Stolz ist er auch auf seinen Blog. Über sieben Millionen Visits kann „Matz ab“ im Jahr aufweisen. Im August 2009 online gegangen, wusste keiner, wohin das Projekt führen wird. „Zu Beginn lagen wir uns in den Armen, als wir die ersten 25 Kommentare unter einem Artikel hatten“, erinnert sich Matz an die Anfangszeit. Doch der Blog gewann schnell an Popularität und auch die Zahlen waren andere. „Die meisten Kommentare hatten wir, als Rafael van der Vaart im vergangenen Sommer zum HSV zurückkehrte, da waren es über 1900.“ Selbst die HSV-Spieler lesen „begeistert“ mit, wie Matz sagt.
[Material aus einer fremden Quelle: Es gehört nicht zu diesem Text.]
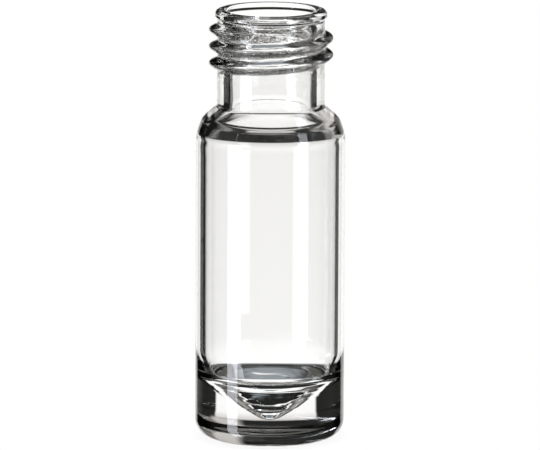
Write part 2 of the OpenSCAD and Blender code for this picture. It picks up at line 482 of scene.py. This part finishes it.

Den größten Coup landete Matz beim bevorstehenden Transfer von Ruud van Nistelrooy zum HSV. Mit Hilfe seiner Leser hatte Matz von dem baldigen Wechsel des niederländischen Superstars erfahren. Auf Bitten des HSV musste Matz dann aber zwei Tage Ruhe bewahren und durfte nichts schreiben, um den Transfer nicht noch zu gefährden. Auch mit exklusiven Inhalten kann der Blog also aufwarten und kann sich auf eine treue Userschaft verlassen. Inzwischen laufen rund zehn Prozent des Traffic von abendblatt.de über den eigenen HSV-Blog. Seit kurzem zeigt der Blog sogar eine eigene Talk-Show. Nach jedem HSV-Spiel lädt Matz ehemalige HSVer ein und diskutiert mit ihnen. „Unseren Usern war der ‚Doppelpass’ zu bayern-fixiert und dann haben sie uns gebeten, eine eigene HSV-Show zu machen.“ Der Bitte kam das Matz-ab-Team gerne nach. Über 25.000 Zuschauer hat die Sendung nach den Spielen.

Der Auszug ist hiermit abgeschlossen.